Below are entries. Copy exactly the lines running from the line that holds "The Blender code" to the line that holds "chosen by hand.", with both ends included.

Records shown:
────
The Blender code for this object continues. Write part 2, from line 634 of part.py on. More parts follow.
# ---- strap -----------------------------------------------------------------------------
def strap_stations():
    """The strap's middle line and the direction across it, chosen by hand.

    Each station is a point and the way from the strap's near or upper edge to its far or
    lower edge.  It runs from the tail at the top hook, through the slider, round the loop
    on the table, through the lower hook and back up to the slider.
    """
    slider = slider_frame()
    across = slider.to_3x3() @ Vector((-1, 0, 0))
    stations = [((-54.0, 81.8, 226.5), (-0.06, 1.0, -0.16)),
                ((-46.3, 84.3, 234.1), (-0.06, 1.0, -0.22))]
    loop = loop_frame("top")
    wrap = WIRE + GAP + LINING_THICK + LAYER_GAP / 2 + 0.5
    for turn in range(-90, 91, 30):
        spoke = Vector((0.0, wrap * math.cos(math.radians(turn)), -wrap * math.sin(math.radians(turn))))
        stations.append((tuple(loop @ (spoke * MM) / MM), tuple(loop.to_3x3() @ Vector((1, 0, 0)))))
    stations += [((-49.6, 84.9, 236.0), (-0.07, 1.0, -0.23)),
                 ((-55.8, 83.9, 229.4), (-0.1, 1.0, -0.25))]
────
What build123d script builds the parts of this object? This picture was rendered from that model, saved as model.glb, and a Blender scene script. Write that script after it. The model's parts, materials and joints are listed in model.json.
────
Output below:
The Blender code for this object continues. Write part 2, from line 634 of part.py on. More parts follow.
# ---- strap -----------------------------------------------------------------------------
def strap_stations():
    """The strap's middle line and the direction across it, chosen by hand.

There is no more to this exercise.